Saturday, January 14, 2012

January 6 2012-sunrise


That Friday morning, I could see a high pressure, cold front coming in from the North. This happens often in the autumn, and in this case in the winter. The effect is to clear the upper atmosphere of water vapor. These stunning sunrises are the result.

Friday, January 13, 2012

What is the "Rondeau Watershed"?

Or, for that matter, what is a watershed anyway?

The term, "watershed" came into English use around 1800 and is used to describe a lowland that acts as a drainage or catchment basin, adjacent to a river or larger body of water. The root, "shed" comes from the Old English verb "sceadan" meaning to divide or separate, or slough off.
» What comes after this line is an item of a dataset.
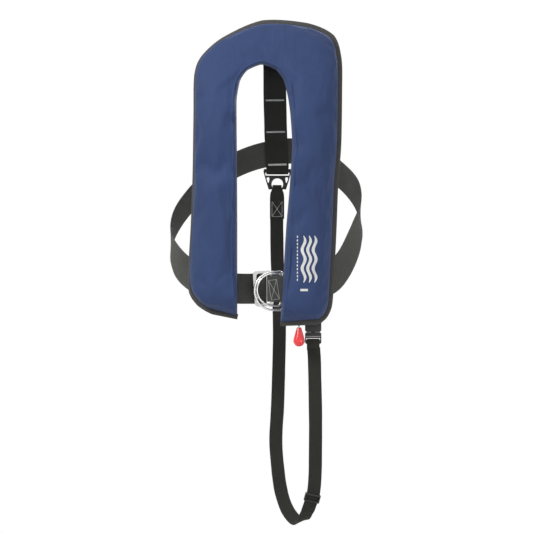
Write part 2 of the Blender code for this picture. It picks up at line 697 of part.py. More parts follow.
def make_yoke_fold():
    """The turn of the yoke strap round the slider's top bar."""
    x, y = SLIDER_X, SLIDER_Y
    path = [Vector((x, y - 4.8, -168.4))]
    for k in range(9):
        angle = math.pi * k / 8
        path.append(Vector((x, y - 4.6 * math.cos(angle), -174.6 - 5.4 * math.sin(angle))))
    path.append(Vector((x, y + 4.8, -168.4)))
    return strap("yoke_fold", path, [Vector((1, 0, 0))] * len(path), YOKE_WIDTH - 1, WEBBING * 0.9)


def make_crotch_loop():
    """Doubled webbing through the slider's eye, sewn together below it."""
    x, y = 16.0, SLIDER_Y
    path = [Vector((x, y - 1.2, -255)), Vector((x, y - 1.4, -228)), Vector((x, y - 4.6, -214))]
    for k in range(9):
        angle = math.pi * k / 8
        path.append(Vector((x, y - 4.6 * math.cos(angle), -203.6 + 4.4 * math.sin(angle))))
    path += [Vector((x, y + 4.6, -214)), Vector((x, y + 1.4, -228)), Vector((x, y + 1.2, -255))]
    width = [24.0, 24.0, 22.5] + [15.0] * 9 + [22.5, 24.0, 24.0]
    return strap("crotch_upper_loop", path, [Vector((1, 0, 0))] * len(path), width, WEBBING)


def make_crotch_strap():
    """The long crotch webbing in three stretches, with its adjuster."""
    frames = crotch_frames()
    split_strap(CROTCH_PIECES, CROTCH_STEPS, frames, CROTCH_WIDTH, "webbing")
    front = frames[CROTCH_PIECES["crotch_strap_front"][0] * CROTCH_STEPS:]
    near = min(range(1, len(front) - 1), key=lambda i: abs(front[i][0].z - GLIDE_HEIGHT))
    point, across, normal = front[near]
    turn = Matrix((across, normal, across.cross(normal))).transposed()
    make_tri_glide(point, turn)


def make_tri_glide(place, turn):
    """Three-bar adjuster: outer bars before the webbing, the middle bar behind it."""
    body = block("tri_glide", (-13, -3.4, -7.2), (13, 3.4, 7.2), "plastic", bevel=1.0, origin=(0, 0, 0))
    cuts = {
        "glide_tunnel_cutter": ((-11.7, -2.1, -9), (11.7, 2.1, 9)),
        "glide_front_cutter": ((-11.4, -5, -4.4), (11.4, -1, 4.4)),
        "glide_upper_cutter": ((-11.4, 1, 1.7), (11.4, 5, 9)),
        "glide_lower_cutter": ((-11.4, 1, -9), (11.4, 5, -1.7)),
    }
    for name, (low, high) in cuts.items():
        cutter = block(name, low, high, "plastic", origin=(0, 0, 0))
        cutter.parent = body
        boolean(body, cutter)
    body.location = place * MM
    body.rotation_euler = turn.to_euler()
    return body


def make_side_buckle():
    """Side-release buckle: a socket above, a plug with two sprung prongs below."""
    x, y = BUCKLE_X, BUCKLE_Y
    socket = plate("buckle_socket", rounded_box(x - 13.5, x + 13.5, -443, -408, 4), y - 4.6, y + 4.6, "plastic")
    hollow = block("socket_hollow_cutter", (x - 11, y - 2.9, -446), (x + 11, y + 2.9, -419), "plastic")
    bar_slot = plate("socket_bar_cutter", rounded_box(x - 11, x + 11, -416, -412.3, 1.5, 2), y - 8, y + 8, "plastic")
    windows = block("socket_window_cutter", (x - 15, y - 2.2, -438), (x + 15, y + 2.2, -426), "plastic")
    for cutter in (hollow, bar_slot, windows):
        boolean(socket, cutter)
    plug = plate("buckle_plug", rounded_box(x - 13.5, x + 13.5, -462.5, -443.4, 3), y - 4.6, y + 4.6, "plastic")
    tongue = block("plug_tongue", (x - 2.6, y - 2, -448), (x + 2.6, y + 2, -423), "plastic")
    boolean(plug, tongue, "UNION")
    slot = plate("plug_slot_cutter", rounded_box(x - 11.6, x + 11.6, -456.8, -452.4, 1, 2), y - 8, y + 8, "plastic")
    boolean(plug, slot)
    prongs = []
    for name, sign in (("prong_left", -1), ("prong_right", 1)):
        outline = [(x + sign * 4.2, -442.6), (x + sign * 8.4, -442.6), (x + sign * 9.2, -436.5),
                   (x + sign * 12.9, -434.5), (x + sign * 12.9, -430), (x + sign * 8.6, -424),
                   (x + sign * 6.4, -424), (x + sign * 5.6, -434)]
        prongs.append(plate(name, outline, y - 1.9, y + 1.9, "plastic", origin=(x + sign * 6.3, y, -442.4)))
    return [socket, plug, *prongs]


def make_buckle_web():
    """Short webbing round the waist belt and through the bar of the buckle socket."""
    x, y = BUCKLE_X, BUCKLE_Y
    route = [(16.4, -399), (16.2, -392), (16.2, -345), (18.2, -336), (22.5, -333.2), (27.4, -336.5),
             (28.8, -346), (28.6, -392), (26, -402), (y + 6.6, -409), (y + 6.0, -413.4), (y, -414.4),
             (y - 6.0, -413.4), (y - 6.4, -408), (y - 4.8, -402.6)]
    path = [Vector((x, depth, height)) for depth, height in route]
    return strap("buckle_web", path, [Vector((1, 0, 0))] * len(path), 20.5, 1.2)


def make_plug_fold():
    """The sewn end of the crotch strap, looped round the plug's bar."""
    x, y = BUCKLE_X, BUCKLE_Y
    half = [(1.0, -472.5), (1.2, -469), (5.7, -464), (6.0, -457), (4.6, -454.8)]
    route = [(y - d, h) for d, h in half] + [(y, -454.5)] + [(y + d, h) for d, h in reversed(half)]
    path = [Vector((x, depth, height)) for depth, height in route]
    return strap("plug_strap_fold", path, [Vector((1, 0, 0))] * len(path), 21, 1.2)


def make_keepers():
    """Webbing tunnels sewn to the back of each lobe, which hold the belt."""
    for name, x, front, back in (("belt_keeper_left", -86, 17.5, 31), ("belt_keeper_right", 47, 8.5, 22)):
        route = [(x, front, -322), (x, front + 0.6, -329), (x, back - 1.5, -334), (x, back, -346),
                 (x, back, -394), (x, back - 2, -402), (x, front + 0.6, -405), (x, front - 1, -411)]
        cross_strap(name, route, 18, 1.2)


def main():
    clear_scene()
    make_cover_front()
    make_cover_back()
    make_binding()
    make_bladder()
    make_inflator()
    make_spring()
    make_pull()
    make_oral_tube()
    make_belt()
    make_buckle_frame()
    make_d_rings()
    make_yoke()
    make_yoke_fold()
    make_back_slider()
    make_crotch_loop()
    make_crotch_strap()
    make_side_buckle()
    make_buckle_web()
    make_plug_fold()
    make_keepers()


main()
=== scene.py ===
"""Looks of a packed inflatable life jacket, built round its fixed frame.

The frame holds every hard piece and every joint. This script gives the jacket its cloth cover, edge tape,
webbing, stitching and moulded and steel fittings, and dresses each frame node that stays.
Lengths are in metres; routes and outlines are written in millimetres and scaled by MM.
"""

import logging
import math
from dataclasses import dataclass, field
from enum import Enum

import bmesh
import bpy
import numpy as np
from mathutils import Matrix, Vector, noise
from mathutils.bvhtree import BVHTree


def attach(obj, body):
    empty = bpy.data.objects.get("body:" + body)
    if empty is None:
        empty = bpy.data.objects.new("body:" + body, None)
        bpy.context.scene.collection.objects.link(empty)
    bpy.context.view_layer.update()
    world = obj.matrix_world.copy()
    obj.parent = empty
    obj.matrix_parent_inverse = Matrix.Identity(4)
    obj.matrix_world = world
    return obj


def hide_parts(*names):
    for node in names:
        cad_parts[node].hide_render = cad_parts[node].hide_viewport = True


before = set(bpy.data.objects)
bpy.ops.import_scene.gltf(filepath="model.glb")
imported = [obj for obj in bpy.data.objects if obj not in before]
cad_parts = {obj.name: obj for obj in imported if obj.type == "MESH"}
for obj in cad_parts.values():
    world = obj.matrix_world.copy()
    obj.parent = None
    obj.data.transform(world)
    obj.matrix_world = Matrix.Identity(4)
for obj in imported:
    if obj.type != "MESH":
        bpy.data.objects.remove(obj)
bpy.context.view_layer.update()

LOG = logging.getLogger("life_jacket")

Object = bpy.types.Object
Node = bpy.types.Node
Socket = bpy.types.NodeSocket
Outputs = bpy.types.NodeOutputs
Colour = tuple[float, float, float]
Pair = tuple[float, float]
Stitch = tuple[Vector, Vector, Vector]

MM = 0.001
JACKET = "jacket"
RIGHT = Vector((1.0, 0.0, 0.0))
UP = Vector((0.0, 0.0, 1.0))
FRONT = Vector((0.0, -1.0, 0.0))
BACK = Vector((0.0, 1.0, 0.0))
BOX_CORNERS = ((-1, 1), (1, 1), (1, -1), (-1, -1))


# -------- shader groups


@dataclass
class NodeSheet:
    """A node tree with short ways to add and join nodes."""

    tree: bpy.types.NodeTree

    def add(self, kind: str, **values: object) -> Node:
        """Add a node and set its properties.

        Args:
            kind: The node's type without its ShaderNode prefix.
            values: Properties of the node.

        Returns:
            The new node.
        """
        node = self.tree.nodes.new("ShaderNode" + kind)
        for name, value in values.items():
            setattr(node, name, value)
        return node

    def feed(self, node: Node, **inputs: object) -> Node:
        """Set or link inputs, named with underscores for spaces.

        Args:
            node: The node whose inputs are set.
            inputs: A socket to link, or a value to set, for each input's name.

        Returns:
            The same node.
        """
        for name, value in inputs.items():
            socket = node.inputs[int(name[1:])] if name[0] == "i" and name[1:].isdigit() else node.inputs[
                name.replace("_", " ")]
            if isinstance(value, Socket):
                self.tree.links.new(value, socket)
            else:
                socket.default_value = value
        return node

    def math(self, operation: str, a: object, b: object = 0.0, c: object = 0.0) -> Socket:
        """Add a Math node.

        Args:
            operation: Name of the operation.
            a: First input, a socket or a number.
            b: Second input.
            c: Third input.

        Returns:
            The output socket.
        """
        node = self.add("Math", operation=operation)
        return self.feed(node, i0=a, i1=b, i2=c).outputs[0]

    def blend(self, share: object, low: object, high: object) -> Socket:
        """Mix two colours.

        Args:
            share: From 0 for low to 1 for high.
            low: First colour.
            high: Second colour.

        Returns:
            The mixed colour's socket.
        """
        node = self.add("Mix", data_type="RGBA")
        return self.feed(node, i0=share, i6=low, i7=high).outputs[2]

    def noise(self, vector: object, scale: object, detail: float, **more: object) -> Socket:
        """Add a Noise texture.

        Args:
            vector: Its coordinates.
            scale: Its scale.
            detail: Its detail.
            more: Its other inputs.

        Returns:
            The noise's value.
        """
        return self.feed(self.add("TexNoise"), Vector=vector, Scale=scale, Detail=detail, **more).outputs[0]

    def spread(self, value: object, low: float, high: object, to_low: object, to_high: object) -> Socket:
        """Map a range of values to another.

        Args:
            value: The socket to map.
            low: Start of its range.
            high: End of its range.
            to_low: What the start becomes.
            to_high: What the end becomes.

        Returns:
            The mapped value's socket.
        """
        ends = {"From_Min": low, "From_Max": high, "To_Min": to_low, "To_Max": to_high}
        return self.feed(self.add("MapRange"), Value=value, **ends).outputs[0]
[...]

Watersheds are significant landscape features with defined boundaries, common physical features, specific habitats and where communities of adapted species, live and reproduce. Drainage flow from surrounding uplands is buffered by woodlands grasslands and marshes. What this means, in a functional watershed, is that the rate of flow is spread out over a longer period of time, the water velocity is slower and suspended sediments are less likely to be washed into lakes. As well, functional watersheds, with a canopy of trees, cool the water and provide breeding and feeding habitat for fish and invertebrates.

Watersheds are characterized by networks of streams in the uplands and lower wetlands like bogs sloughs and marshes. The Rondeau Watershed extents south of the Blenheim moraine (Talbot Street) to Rondeau Bay, East to Road 51, (Kent Bridge Road) and West to Road 12, (Erieau Road). This area comprises a 125 square kilometer drainage basin.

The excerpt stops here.